One of the rules, written on tablets of stone, in the juniors, is that: “The 'Village Idiot' gets his place on the club committee.” Junior football management really is a game for everyone, mind you, as I got into a lot of trouble for noting (tongue in cheek); the village idiot might get onto every committee, but only Cumnock ever makes him President. The disclaimer to this is, however, Cumnock doesn't have an actual village idiot – everyone takes their turn.

 


 

"Scoanie" Davidson being interviewed before the Junior Cup Final.

 

Just last week the game in Ayrshire lost one of its true giants, with the passing of “Scoanie.” His given name was Robert Davidson, but, everyone knew him as Scoanie - veritable legend in Kilbirnie, where he was “Mr Kilbirnie Ladeside.”

The Blasties were on the verge of going out of business in the mid-1960s, when Scoanie moved the amateur club he managed virtually en bloc into Valefield to rebuild Ladeside. He was manager for 35 years, during which he won two Scottish Junior Cups and a barrowload of local competitions, as he made Ladeside one of the leading junior clubs in Scotland.

He was also secretary, presiding over a hard-working committee of volunteers. He attracted lots of good players to the club, and, even in retirement, he was a familiar figure around the club.

Scoanie passed just days before his 81st birthday and his passing came shortly after that of one of Ladeside's greatest players, Davie McIlroy.

Davie also gave years of service, on and off the park, to Ardrossan Winton Rovers, and, during his many eyars of service as a PE teacher in various North Ayrshire schools, he encouraged and coached many players who went on to star in the junior and senior ranks.

One of the nicest guys in football, Davie will be another huge miss.

My own wee Ayrshire junior team is Lugar Boswell Thistle. Thankfully, they will still be seen around Rosebank Park, hopefully for years to come, but, this week The Jaggy Bunnets announced that two legendary clubmen, Tam McSeveney and Bert Esquierdo were stepping down from their work with the club.

Tam and his wife Anna were both in my elder brother's class at Lugar Primary School, where another class-mate was Bert's big sister Basilia. Bert wore Boswell's maroon shirt with pride, but his real commitment to the club was to be as a long-serving committee man.

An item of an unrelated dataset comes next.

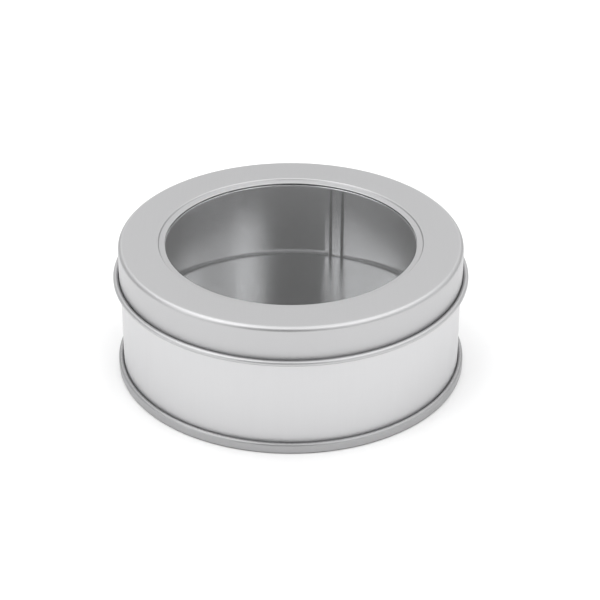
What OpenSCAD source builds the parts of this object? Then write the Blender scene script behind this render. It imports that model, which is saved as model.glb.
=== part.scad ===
// Round tin with a slip lid that has a clear window, in millimetres.
// The tin stands on the ground at z = 0 with its axis on Z, and +Y is its back.
// Every metal piece is one sheet of tinplate that follows a path in the plane of radius and height.

/* [Tin] */
// Diameter across the skirt of the lid
tin_d = 150; // [130:1:200]
// Height from the ground to the top of the lid
tin_h = 60; // [50:1:90]
// Thickness of the tinplate
sheet_t = 0.25; // [0.2:0.01:0.29]

/* [Lid] */
// Height of the lid, from the foot of its curl to its top
lid_h = 17; // [12:0.5:24]
// Outside radius of the corner between the lid's top and its skirt
lid_corner_r = 2; // [1.4:0.1:3]
// Diameter of the round curl at the lid's foot
curl_d = 2.5; // [2.2:0.1:2.7]
// How far the curl stands out from the skirt
curl_reach = 2.6; // [2.5:0.1:3]
// Gap all round between the lid's skirt and the wall of the body
lid_gap = 0.3; // [0.25:0.05:0.4]

/* [Window] */
// Diameter of the opening in the lid
window_d = 109.4; // [80:0.2:112]
// Width of the sunk ledge round the opening
ledge_w = 2.4; // [2.2:0.1:5]
// Depth of the ledge below the top of the lid
ledge_drop = 0.9; // [0.8:0.05:1.6]
// Steepness of the step from the top down to the ledge, in degrees
step_angle = 50; // [40:1:80]
// Thickness of the clear pane
pane_t = 0.3; // [0.2:0.05:0.6]
// Depth of the turned-down inner lip of the ring that holds the pane
lip_h = 0.6; // [0.5:0.1:1.2]
// How far that lip stands in from the edge of the opening
lip_reach = 0.4; // [0.2:0.1:1]

/* [Body] */
// Height of the floor panel above the ground
floor_h = 11.9; // [7:0.1:16]
// Outside radius of the floor panel's edge
floor_corner_r = 2.4; // [1:0.1:4]
// Lean of the wall that drops from the floor panel, in degrees
lean_angle = 2; // [1:0.5:3]
// Width of the folded band of the side seam
seam_w = 5.4; // [4:0.1:8]
// Width of the groove between the band and the slope beside it
groove_w = 0.6; // [0.4:0.1:1.5]
// Width of the slope on which the sheet climbs towards the band
slope_w = 2.1; // [1:0.1:4]
// Direction of the side seam, in degrees from the back towards +X
seam_angle = 17.1; // [0:0.1:360]

/* [Base seam] */
// How far the base seam stands out from the wall
chime_reach = 2.3; // [2.2:0.1:3]
// Height of the base seam
chime_h = 4.7; // [4:0.1:6]
// Outside radius at the foot of the base seam
chime_foot_r = 0.8; // [0.75:0.05:1.1]

/* [Hidden] */

$fn = 96;
// Steps in which a quarter turn of the sheet is drawn
quarter_steps = 8;
// Overrun of every cut
over = 1;
// Gap between two layers of a folded seam
fold_gap = 0.2;
// Gap between pieces that are pressed or clamped together
press_gap = 0.05;
// Distance from the middle of one layer of a seam to the middle of the next
pitch = sheet_t + fold_gap;
half_t = sheet_t / 2;

// Lid: radii and heights of the middle of the sheet
lid_r = tin_d / 2;
skirt_r = lid_r - half_t;
top_z = tin_h - half_t;
ledge_z = top_z - ledge_drop;
window_r = window_d / 2;
// The opening's edge is hemmed: the sheet is folded back under the ledge
hem_r = pitch / 2;
hem_share = 0.5;
hem_w = ledge_w * hem_share;
// Round of the step between the top and the ledge, and of its foot
step_top_share = 0.4;
step_foot_share = 0.3;
step_top_r = ledge_drop * step_top_share;
step_foot_r = ledge_drop * step_foot_share;
step_r = window_r + ledge_w;
step_turns = step_foot_r + step_top_r;
step_rise = ledge_drop - step_turns * (1 - cos(step_angle));
step_w = step_turns * sin(step_angle) + step_rise / tan(step_angle);
foot_z = tin_h - lid_h + half_t;
// The skirt turns outward into the curl, whose end stops short of the skirt
curl_out_r = curl_d / 2;
curl_r = curl_out_r - half_t;
curl_mid_r = lid_r + curl_reach - curl_out_r;
flare_r = curl_mid_r - skirt_r;
curl_end = acos((curl_out_r + fold_gap - curl_reach) / curl_out_r);

// Body wall
wall_out = lid_r - sheet_t - lid_gap;
wall_r = wall_out - half_t;
wall_in = wall_out - sheet_t;
// The mouth is curled inward and nests in the corner of the lid, low enough to keep clear of its round
mouth_curl_share = 0.62;
mouth_drop_share = 0.5;
mouth_room = lid_corner_r - sheet_t - lid_gap - half_t;
mouth_curl_r = mouth_room * mouth_curl_share;
mouth_z = top_z - half_t - lid_gap - (mouth_room - mouth_curl_r) * mouth_drop_share;
// Angle at which the curl's inner end stops, in degrees
mouth_curl_angle = 280;

// Base seam, from the outside in: chime wall, body hook, cover hook that lies beside the wall
// The flange turns out of the wall on a bend of two sheets
chime_r = wall_out + chime_reach - half_t;
cover_r = wall_out + press_gap * 2 + half_t;
fold_r = (chime_r - cover_r) / 2;
hook_r = chime_r - fold_r;
chime_turn_r = chime_foot_r - half_t;
hook_turn_r = chime_turn_r - pitch;
flange_z = half_t + pitch;
flange_turn_r = 2 * sheet_t;
hook_top = chime_h - 2 * pitch - half_t;
cover_foot = flange_z + 3 * pitch;

// Floor panel and the wall that drops from it to the seam
panel_z = floor_h - half_t;
drop_r = wall_in - press_gap - half_t;
drop_turn_r = flange_turn_r + pitch;
panel_corner_r = floor_corner_r - half_t;
drop_foot = half_t + drop_turn_r;
// The drop is straight between its two bends, so its lean sets how far out the panel reaches
drop_bottom = [drop_r + drop_turn_r * (1 - cos(lean_angle)), drop_foot - drop_turn_r * sin(lean_angle)];
drop_top_z = panel_z - panel_corner_r * (1 - sin(lean_angle));
drop_top_r = drop_bottom[0] - (drop_top_z - drop_bottom[1]) * tan(lean_angle);
panel_r = drop_top_r - panel_corner_r * cos(lean_angle);

// Side seam: four layers of sheet, of which three stand inside the wall
seam_layers = 3;
seam_proud = seam_layers * sheet_t;
seam_in = wall_in - seam_proud;
// The band's two sides are half rounds from its face to the middle of the wall's sheet
side_r = (wall_r - seam_in) / 2;
side_turn = turn(seam_w / 2 - side_r);
slope_turn = turn(seam_w / 2 + groove_w);
slope_end_turn = turn(seam_w / 2 + groove_w + slope_w);
// The seam's foot follows the round of the floor panel's edge
foot_reach = seam_in - panel_r;
foot_r = floor_corner_r + press_gap;
seam_foot = floor_h - floor_corner_r + sqrt(foot_r * foot_r - foot_reach * foot_reach);
seam_top = mouth_z - 2 * mouth_curl_r - sheet_t - press_gap;
// Width and depth of the line that the seam leaves on the outside
seam_line_w = sheet_t;
seam_line_d = sheet_t / 2;

// Window pane and its ring
pane_top = ledge_z - pitch - half_t - press_gap;
pane_foot = pane_top - pane_t;
ring_z = pane_foot - press_gap - half_t;
ring_turn_r = sheet_t;
ring_top_share = 0.3;
ring_top = ledge_z + ledge_drop * ring_top_share;
// The ring's wall ends under the slope of the step, whose underside starts at this point
under_step_r = step_r + (step_foot_r + half_t) * sin(step_angle);
under_step_z = ledge_z + step_foot_r - (step_foot_r + half_t) * cos(step_angle);
ring_in = under_step_r + (ring_top - under_step_z) / tan(step_angle) + press_gap / sin(step_angle);
ring_wall_r = ring_in + half_t;
pane_r = ring_in - fold_gap;
lip_r = window_r - lip_reach + half_t;

// Angle at the axis, in degrees, of a width measured along the inside of the wall
function turn(width) = width / wall_in * 180 / PI;

// A path is a list of pairs: a point, and the square direction on the left of the path's way.
// One end of a path, with its square direction given as an angle
function tip(r, z, angle) = [[[r, z], [cos(angle), sin(angle)]]];

// Round stretch of a path from angle a to angle b about the point [r, z]
function bend(r, z, radius, a, b) =
    let (steps = ceil(abs(b - a) / 90 * quarter_steps), side = b > a ? -1 : 1)
    [for (i = [0 : steps])
        let (t = a + (b - a) * i / steps, out = [cos(t), sin(t)]) [[r, z] + radius * out, side * out]];

// Closed outline of a sheet of even thickness whose middle follows the path
function sheet_outline(path) =
    concat([for (pair = path) pair[0] + half_t * pair[1]],
           [for (i = [len(path) - 1 : -1 : 0]) path[i][0] - half_t * path[i][1]]);

module sheet_ring(path) {
    rotate_extrude() polygon(sheet_outline(path));
}

// Curl of the mouth, the wall, the flange that turns out below it and the hook that turns up
function body_path() = concat(
    bend(wall_r - mouth_curl_r, mouth_z - half_t - mouth_curl_r, mouth_curl_r, mouth_curl_angle, 0),
    bend(wall_r + flange_turn_r, flange_z + flange_turn_r, flange_turn_r, 180, 270),
    bend(hook_r - hook_turn_r, flange_z + hook_turn_r, hook_turn_r, 270, 360),
    tip(hook_r, hook_top, 180));

// Floor panel, its drop inside the wall, the foot of the seam, the chime and the cover hook
function base_path() = concat(
    tip(0, panel_z, 90),
    bend(panel_r, panel_z - panel_corner_r, panel_corner_r, 90, lean_angle),
    bend(drop_r + drop_turn_r, drop_foot, drop_turn_r, 180 + lean_angle, 270),
    bend(chime_r - chime_turn_r, half_t + chime_turn_r, chime_turn_r, 270, 360),
    bend(hook_r, chime_h - half_t - fold_r, fold_r, 0, 180),
    tip(cover_r, cover_foot, 0));

// Hem of the opening, ledge, step, top, corner, skirt and curl
function lid_path() = concat(
    tip(window_r + half_t + hem_r + hem_w, ledge_z - 2 * hem_r, 270),
    bend(window_r + half_t + hem_r, ledge_z - hem_r, hem_r, 270, 90),
    bend(step_r, ledge_z + step_foot_r, step_foot_r, 270, 270 + step_angle),
    bend(step_r + step_w, top_z - step_top_r, step_top_r, 90 + step_angle, 90),
    bend(lid_r - lid_corner_r, tin_h - lid_corner_r, lid_corner_r - half_t, 90, 0),
    bend(curl_mid_r, foot_z + flare_r, flare_r, 180, 270),
    bend(curl_mid_r, foot_z + curl_r, curl_r, 270, 360 + curl_end));

// Turned-down lip, flat under the pane and the wall sprung under the slope of the step
function ring_path() = concat(
    tip(lip_r, ring_z - lip_h, 180),
    bend(lip_r + ring_turn_r, ring_z - ring_turn_r, ring_turn_r, 180, 90),
    bend(ring_wall_r - ring_turn_r, ring_z + ring_turn_r, ring_turn_r, 270, 360),
    tip(ring_wall_r, ring_top, 180));

// Folded band of the side seam with a rounded side on each edge, and the slope on its left
module side_seam() {
    height = seam_top - seam_foot;
    rotate(90 - seam_angle) translate([0, 0, seam_foot]) {
        rotate(-side_turn)
            rotate_extrude(angle = 2 * side_turn)
                translate([seam_in, 0]) square([wall_r - seam_in, height]);
        for (side = [-1, 1])
            rotate(side * side_turn)
                translate([seam_in + side_r, 0, 0]) cylinder(r = side_r, h = height);
        linear_extrude(height)
            polygon([in_wall(slope_end_turn, 0),
                     in_wall(slope_turn, half_t + sheet_t),
                     in_wall(slope_turn, 0)]);
    }
}

// Point in the plan of the seam, at an angle and a depth inward from the middle of the wall's sheet
function in_wall(angle, depth) = (wall_r - depth) * [cos(angle), sin(angle)];

// Fine line down the outside where one end of the sheet dips under the other
module seam_line() {
    rotate(90 - seam_angle + side_turn)
        translate([wall_out - seam_line_d, -seam_line_w / 2, chime_h])
            cube([seam_line_d + over, seam_line_w, seam_top - chime_h]);
}

module body_wall() {
    color("gainsboro") difference() {
        union() {
            sheet_ring(body_path());
            side_seam();
        }
        seam_line();
    }
}

module base() {
    color("darkgray") sheet_ring(base_path());
}

module lid() {
    color("silver") sheet_ring(lid_path());
}

module window_pane() {
    color("white", 0.3) translate([0, 0, pane_foot]) cylinder(r = pane_r, h = pane_t);
}

module window_retainer() {
    color("lightgray") sheet_ring(ring_path());
}

body_wall();
base();
lid();
window_pane();
window_retainer();
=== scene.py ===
"""Round tin with a slip lid and a clear window, dressed for its picture. Metres, +Z up, +Y the back."""
import math

import bpy
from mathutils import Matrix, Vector


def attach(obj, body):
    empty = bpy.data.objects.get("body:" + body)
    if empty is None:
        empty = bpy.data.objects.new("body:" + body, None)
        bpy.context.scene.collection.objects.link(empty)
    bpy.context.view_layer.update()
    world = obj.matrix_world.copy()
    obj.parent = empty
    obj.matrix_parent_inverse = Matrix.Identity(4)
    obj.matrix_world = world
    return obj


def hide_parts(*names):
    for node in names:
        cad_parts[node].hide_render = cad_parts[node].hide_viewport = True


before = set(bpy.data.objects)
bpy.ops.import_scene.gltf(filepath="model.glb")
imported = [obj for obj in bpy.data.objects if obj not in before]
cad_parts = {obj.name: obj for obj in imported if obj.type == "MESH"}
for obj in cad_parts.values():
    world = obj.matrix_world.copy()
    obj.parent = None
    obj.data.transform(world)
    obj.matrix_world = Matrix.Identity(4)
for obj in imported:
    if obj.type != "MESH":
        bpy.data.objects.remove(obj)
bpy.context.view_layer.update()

MM = 0.001

# Sizes in millimetres and degrees. Radii are to the middle of the sheet, and so are heights named MID.
SHEET = 0.25
HALF = SHEET / 2
# Gap between two layers of a fold, and between pieces that are pressed together
FOLD_GAP = 0.2
PITCH = SHEET + FOLD_GAP
PRESS = 0.05

# Lid: whole height of the tin, outside radius of the skirt, height of the lid, outside radius of its corner
TIN_H = 60.0
LID_R = 75.0
LID_H = 17.0
CORNER_R = 2.0
TOP_MID = TIN_H - HALF
# Curl at the lid's foot: outside radius, and how far it stands out from the skirt
CURL_OUT = 1.25
CURL_REACH = 2.6

# Window: radius of the opening, and the hem folded under its edge
WINDOW_R = 54.7
HEM_R = PITCH / 2
HEM_W = 1.4
HEM_CENTRE = WINDOW_R + HALF + HEM_R
# Ledge round the window: width, depth below the top, and fall towards the opening
LEDGE_W = 2.4
LEDGE_DROP = 0.9
LEDGE_MID = TOP_MID - LEDGE_DROP
LEDGE_TILT = 7.0
# Step from the ledge up to the top: slope, and the rounds at its foot and its top
STEP_R = WINDOW_R + LEDGE_W
STEP_ANGLE = 50.0
STEP_FOOT = 0.27
STEP_TOP = 0.5

# Pane, and the ring under it: upper end of the wall, and the turned-down lip's height and reach inward
PANE_T = 0.3
PANE_MID = LEDGE_MID - PITCH - HALF - PRESS - PANE_T / 2
RING_MID = PANE_MID - PANE_T / 2 - PRESS - HALF
RING_TOP = LEDGE_MID + 0.3 * LEDGE_DROP
LIP_H = 0.6
LIP_REACH = 0.4

# Wall of the tin: gap inside the lid's skirt, upper end, and the curl of the mouth
LID_GAP = 0.3
WALL_OUT = LID_R - SHEET - LID_GAP
WALL_R = WALL_OUT - HALF
WALL_IN = WALL_OUT - SHEET
MOUTH_Z = 59.198
MOUTH_CURL = 0.8215
MOUTH_CURL_END = 280.0
# Flange at the foot of the wall, and the hook at the flange's edge
FLANGE_MID = HALF + PITCH
FLANGE_TURN = 2 * SHEET
HOOK_TURN = 0.225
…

In recent years, Bert's particular forte has been to make the Rosebank surface one of the best in the junior game. I hope they get the chance to see Lugar back playing soon, then rise again to the status they enjoyed in the 1950s – their work for the club demands nothing less.




LUGAR is my first club – in spite of having spent more than half my live surrounded by Glenafton Athletic fans in New Cumnock; my senior club, however, is Kilmarnock.

So, while welcoming the arrival of Tommy Wright as our new manager, bringing with him years of experience and some small successes, with St Johnstone, I have my concerns.

I feel big Tommy, although a fellow member of the Goalkeepers Union, is a case of the Kilmarnock directors opting for the tried and trusted – or, making the same mistakes in the hope of a different outcome.

Sure, they haven't got much change out of trying something slightly different in their last two managerial choices, but, I don't see Tommy, for all his proven track record, bringing about too-much change.

I long for the day, one of the clubs other than the Big Two would try something really different, in terms of player development and recruitment and club organisation, to really have a go at two clubs who, for all their advantages in income, infrastructure and support, are not that good.

A properly run third force in Scotland, could well overtake and embarrass the big two, and perhaps encourage others to really have a go at them. We need an alternative to the constant success of the same two clubs.